When Lux Lisbon begins to diminish (she has “jutting ribs,” “cold sores at the corner of her mouth,” and patches of hair missing), the boys spin Lux’s wasting away as a thing to be admired. Lux is never described as ill, unhealthy, or starving; rather she is made into a “pale wraith,” ethereal, otherworldly—mythical. Nothing the girls do warrant such worship; in fact, their ordinariness threatens to be exposed at every encounter, and only the boys’ steadfast mythical language keeps them out of reach. When the boys read Cecilia’s diary, they use mythic language to describe their feelings: “We knew that the girls were our twins, that we all existed in space like animals with identical skins…they knew everything about us though we couldn’t fathom them at all.” Considering the only diary entry directly quoted reads, “Monday February 13. Today we had frozen pizza,” it’s doubtful the diary’s events warrant such poetic, enchanting declarations. It’s clear the reality surrounding the girls is equal parts mundane and gruesome, but through this lyricism the boys create an enchantment around the girls until they become “a mythical creature with ten legs and five heads,” legends “too powerful to live among us.” The boys’ grandiose interpretations elevate themselves above the helpless situation they’re in—powerless to stop the suicides—and instead, through their enchanted language, they mythologize the girls beyond the need for salvation.

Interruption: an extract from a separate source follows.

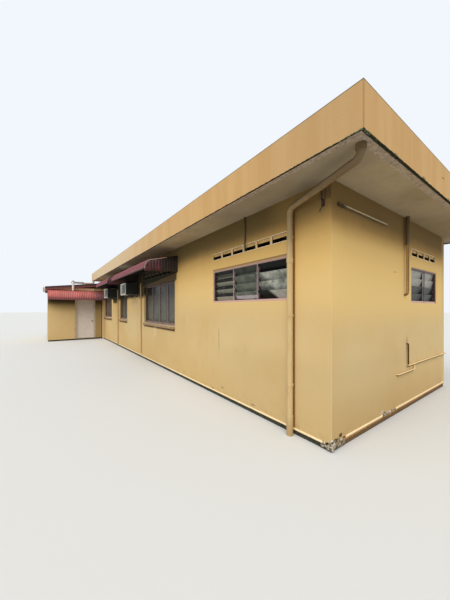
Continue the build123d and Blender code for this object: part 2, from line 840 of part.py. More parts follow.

Christopher Brooks in The Truth About Celia is another example of a narrator using mythic language as a stand-in for agency. Celia is framed in two narrative layers: the book actual, by Brockmeier, and the book fictional (of the same title), by Christopher Brooks, who has written Celia after the unsolved disappearance of his daughter. Brooks exists, then, as father-narrator trying to find solace in fiction. He can’t find or save his daughter, so, helpless but for language, he uses enchanted prose to mythologize and immortalize Celia. In “The Ghost of Travis Worley,” as the titular ghost leads Celia away, Brooks slips into her perspective:

I remember that I took his hand, and he led me into the woods, up the rising hill of elm trees, and everything I could see and hear, and everything I could feel on my skin, seemed to melt away and disappear—the leaves, the insects, even the ground beneath my feet. All around me the world was suddenly much clearer and much smaller. I would have been frightened if it were not so beautiful… I went drifting away like a boat whose mooring has snapped, sailing through the currents of the ocean.

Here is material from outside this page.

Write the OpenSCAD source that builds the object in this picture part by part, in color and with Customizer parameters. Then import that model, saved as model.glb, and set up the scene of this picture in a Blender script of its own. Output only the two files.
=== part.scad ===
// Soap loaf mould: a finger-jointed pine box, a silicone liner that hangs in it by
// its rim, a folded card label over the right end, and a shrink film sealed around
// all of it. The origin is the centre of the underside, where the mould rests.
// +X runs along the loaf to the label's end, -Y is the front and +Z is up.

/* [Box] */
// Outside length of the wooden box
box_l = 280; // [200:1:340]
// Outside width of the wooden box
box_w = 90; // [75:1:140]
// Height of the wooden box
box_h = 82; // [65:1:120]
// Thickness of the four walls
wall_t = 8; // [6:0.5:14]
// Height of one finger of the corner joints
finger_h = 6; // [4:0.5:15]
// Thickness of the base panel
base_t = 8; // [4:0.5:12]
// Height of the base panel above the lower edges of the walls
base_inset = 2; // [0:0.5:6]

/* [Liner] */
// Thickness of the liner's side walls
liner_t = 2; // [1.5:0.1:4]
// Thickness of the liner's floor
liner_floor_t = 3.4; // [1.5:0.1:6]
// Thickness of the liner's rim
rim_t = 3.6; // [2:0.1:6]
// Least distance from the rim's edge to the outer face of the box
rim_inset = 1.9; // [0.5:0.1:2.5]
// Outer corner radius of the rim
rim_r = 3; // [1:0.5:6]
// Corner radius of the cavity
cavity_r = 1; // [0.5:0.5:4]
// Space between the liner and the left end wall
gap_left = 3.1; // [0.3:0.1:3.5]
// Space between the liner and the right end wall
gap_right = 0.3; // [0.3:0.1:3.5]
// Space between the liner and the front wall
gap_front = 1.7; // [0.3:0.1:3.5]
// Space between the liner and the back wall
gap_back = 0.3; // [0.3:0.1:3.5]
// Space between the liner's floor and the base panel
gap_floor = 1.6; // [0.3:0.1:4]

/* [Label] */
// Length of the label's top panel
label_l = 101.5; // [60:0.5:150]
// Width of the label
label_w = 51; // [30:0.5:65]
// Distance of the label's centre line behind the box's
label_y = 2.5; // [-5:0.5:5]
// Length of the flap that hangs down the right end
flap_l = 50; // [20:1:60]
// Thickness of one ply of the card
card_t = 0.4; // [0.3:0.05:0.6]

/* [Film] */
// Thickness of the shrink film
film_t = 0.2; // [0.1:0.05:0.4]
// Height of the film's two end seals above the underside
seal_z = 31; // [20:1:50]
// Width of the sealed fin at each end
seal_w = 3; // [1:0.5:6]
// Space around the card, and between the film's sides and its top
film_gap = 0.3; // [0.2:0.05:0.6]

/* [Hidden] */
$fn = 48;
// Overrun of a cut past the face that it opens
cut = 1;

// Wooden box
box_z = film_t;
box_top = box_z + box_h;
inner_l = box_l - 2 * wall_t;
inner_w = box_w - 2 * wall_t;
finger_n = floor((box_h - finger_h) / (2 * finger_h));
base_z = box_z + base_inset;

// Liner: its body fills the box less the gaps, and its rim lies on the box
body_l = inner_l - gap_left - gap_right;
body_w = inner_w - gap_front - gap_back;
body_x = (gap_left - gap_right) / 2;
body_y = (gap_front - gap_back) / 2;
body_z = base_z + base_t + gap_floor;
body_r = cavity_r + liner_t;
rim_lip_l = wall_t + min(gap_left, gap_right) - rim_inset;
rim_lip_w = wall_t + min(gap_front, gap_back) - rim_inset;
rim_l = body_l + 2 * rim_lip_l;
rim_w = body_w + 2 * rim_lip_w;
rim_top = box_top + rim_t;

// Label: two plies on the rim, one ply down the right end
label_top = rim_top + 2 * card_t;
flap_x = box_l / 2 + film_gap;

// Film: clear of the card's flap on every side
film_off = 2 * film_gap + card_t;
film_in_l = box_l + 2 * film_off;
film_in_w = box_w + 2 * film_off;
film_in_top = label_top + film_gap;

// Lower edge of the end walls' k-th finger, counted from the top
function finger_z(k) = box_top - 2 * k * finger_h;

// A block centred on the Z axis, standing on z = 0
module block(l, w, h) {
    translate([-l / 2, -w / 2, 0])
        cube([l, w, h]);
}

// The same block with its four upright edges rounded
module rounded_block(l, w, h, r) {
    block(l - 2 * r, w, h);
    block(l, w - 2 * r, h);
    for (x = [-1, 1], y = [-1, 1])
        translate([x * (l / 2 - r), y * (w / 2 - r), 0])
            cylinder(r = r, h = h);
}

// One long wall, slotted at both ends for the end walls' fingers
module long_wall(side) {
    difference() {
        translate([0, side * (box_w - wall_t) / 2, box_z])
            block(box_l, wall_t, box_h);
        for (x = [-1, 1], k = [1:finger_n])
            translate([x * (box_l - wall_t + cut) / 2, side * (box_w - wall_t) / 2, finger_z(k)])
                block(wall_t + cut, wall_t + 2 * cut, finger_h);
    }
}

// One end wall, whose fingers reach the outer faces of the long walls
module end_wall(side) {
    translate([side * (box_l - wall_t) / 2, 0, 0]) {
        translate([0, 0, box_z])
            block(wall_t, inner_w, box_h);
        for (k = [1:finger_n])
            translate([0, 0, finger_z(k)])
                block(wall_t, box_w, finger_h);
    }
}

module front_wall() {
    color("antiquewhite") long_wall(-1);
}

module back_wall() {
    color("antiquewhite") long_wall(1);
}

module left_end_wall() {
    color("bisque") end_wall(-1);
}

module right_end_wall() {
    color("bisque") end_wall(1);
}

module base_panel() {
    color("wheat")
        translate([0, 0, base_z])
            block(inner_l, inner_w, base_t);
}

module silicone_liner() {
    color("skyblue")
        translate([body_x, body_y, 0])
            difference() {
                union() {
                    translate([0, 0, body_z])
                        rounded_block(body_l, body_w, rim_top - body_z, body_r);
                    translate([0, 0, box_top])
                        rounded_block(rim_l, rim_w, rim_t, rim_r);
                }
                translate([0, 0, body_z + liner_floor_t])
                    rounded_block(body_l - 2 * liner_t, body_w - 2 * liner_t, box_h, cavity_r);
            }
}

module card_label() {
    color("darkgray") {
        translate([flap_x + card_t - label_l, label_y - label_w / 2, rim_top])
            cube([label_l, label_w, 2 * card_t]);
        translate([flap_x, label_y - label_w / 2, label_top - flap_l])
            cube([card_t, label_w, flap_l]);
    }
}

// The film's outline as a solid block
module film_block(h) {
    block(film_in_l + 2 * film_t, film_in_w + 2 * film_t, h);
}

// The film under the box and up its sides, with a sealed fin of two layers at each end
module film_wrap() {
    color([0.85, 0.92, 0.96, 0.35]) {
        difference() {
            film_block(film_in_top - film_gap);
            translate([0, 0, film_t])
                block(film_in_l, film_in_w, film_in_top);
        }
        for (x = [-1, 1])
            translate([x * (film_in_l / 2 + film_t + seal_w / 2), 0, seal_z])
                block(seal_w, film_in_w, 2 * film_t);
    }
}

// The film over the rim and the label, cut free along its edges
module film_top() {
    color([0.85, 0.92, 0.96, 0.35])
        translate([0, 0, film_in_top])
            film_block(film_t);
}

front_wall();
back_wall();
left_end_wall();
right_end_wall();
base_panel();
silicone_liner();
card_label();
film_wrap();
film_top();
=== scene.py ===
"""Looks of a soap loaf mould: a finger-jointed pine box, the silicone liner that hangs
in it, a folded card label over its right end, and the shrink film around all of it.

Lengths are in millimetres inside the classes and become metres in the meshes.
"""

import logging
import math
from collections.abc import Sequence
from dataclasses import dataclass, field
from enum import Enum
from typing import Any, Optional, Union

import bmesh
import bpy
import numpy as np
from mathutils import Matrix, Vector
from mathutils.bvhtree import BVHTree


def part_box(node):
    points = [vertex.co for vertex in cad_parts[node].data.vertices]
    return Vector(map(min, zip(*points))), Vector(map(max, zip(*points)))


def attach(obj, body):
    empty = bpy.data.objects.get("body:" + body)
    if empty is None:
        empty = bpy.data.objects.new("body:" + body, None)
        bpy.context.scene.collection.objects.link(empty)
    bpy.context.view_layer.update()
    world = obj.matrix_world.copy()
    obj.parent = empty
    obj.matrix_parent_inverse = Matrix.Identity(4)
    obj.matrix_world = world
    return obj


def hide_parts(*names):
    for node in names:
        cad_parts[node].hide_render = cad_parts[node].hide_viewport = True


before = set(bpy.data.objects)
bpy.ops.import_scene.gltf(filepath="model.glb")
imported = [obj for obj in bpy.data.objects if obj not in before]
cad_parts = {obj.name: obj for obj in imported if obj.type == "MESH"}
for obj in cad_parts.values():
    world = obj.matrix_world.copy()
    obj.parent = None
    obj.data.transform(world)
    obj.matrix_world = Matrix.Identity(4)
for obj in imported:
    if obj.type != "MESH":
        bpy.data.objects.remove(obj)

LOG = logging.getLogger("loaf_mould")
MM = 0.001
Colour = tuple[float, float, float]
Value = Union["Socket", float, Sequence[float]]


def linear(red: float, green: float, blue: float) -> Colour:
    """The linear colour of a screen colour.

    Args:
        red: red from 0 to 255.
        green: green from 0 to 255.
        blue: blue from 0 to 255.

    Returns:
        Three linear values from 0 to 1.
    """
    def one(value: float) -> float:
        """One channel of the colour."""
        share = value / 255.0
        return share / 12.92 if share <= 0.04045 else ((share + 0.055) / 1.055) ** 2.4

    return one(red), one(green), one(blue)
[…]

This explanation for Celia’s disappearance, an alternative to kidnapping, is almost magical, nothing like the traumatic event itself. Through his enchanted language, Brooks accesses a degree of power otherwise eluding him; Celia ceases to be a girl, becomes instead this greater thing within the prose itself. By constantly creating and recreating magical versions of her, Brooks raises Celia from missing to mythic.

Granting agency to powerless narrators is a benefit of using mythic language in realist stories. The challenge, of course, is to not blur the rules of the story’s world by blurring the line between mythical/lyrical prose and reality. When employed too often or incorrectly, the mythic metaphor creates uncertainty—how literal should a reader take this language?

In the examples above, the switch from reality to lyricism is obvious, but sometimes the distinction is harder to determine—like with the narrator of We Have Always Lived in the Castle, Merricat. Her entire worldview revolves around magic. Sometimes she uses language clearly meant not to be “believed,” like when she wishes to “walk home across the sky instead of through the village.” That’s figurative language, not sentiment a reader is meant to believe possible. There are other moments, however, when she uses mythic/magical language and it’s unclear how literal to take it. Her talismans are perfect examples: she believes if they remain intact, her family’s safe, so when one is disturbed, she calls it “a very bad omen, one of the worst,” and decides it’s “useless now as protection,” and must be destroyed, “in case it was now actively bad.” This isn’t an instance of magical language; Merricat presents her talismans as supernatural. This can confuse a reader, who may not know when to take Merricat at her word and when to assume she’s merely using mythical/magical language for effect (my friend and I have had several arguments about whether the magic in this book is real). I happen to love Shirley Jackson, and the rules of reality in novels don’t often interest me, so I think Castle gets away with this confusion. However, in a less remarkable novel, or in the eyes of a less forgiving reader, such ambiguity is a real risk in writing mythic metaphor or lyrical/enchanted prose. (Or so my colleagues’ workshop letters regarding my own writing often suggest.) 

But whether you read Merricat’s magic as real or imagined, the benefits of the technique remain: Merricat uses mythic language to give her strength when she has none, like when local kids harass her and she pretends she “did not speak their language; on the moon [where she imagines she lives] we spoke a soft, liquid tongue, and sang in the starlight, looking down on the dead dried world.” Like the embellishments the boys make about the Lisbons, like the stories Brooks writes about his daughter, here is another example of how mythic language grants strength to the narrator in helpless circumstances.

With lyricism as its driving force, enchanted prose can create anew any sentence, pull wonder and possibility from the tired or traumatic. It elevates, inspires, reconceives. Crafting myths that grow from and make sense of our realities is a large part of what novels do regardless of genre, and it’s long since time we aim for a reconciliation between mythopoeia and realism—novels whose touches of magic heighten, but don’t replace, the ordinary.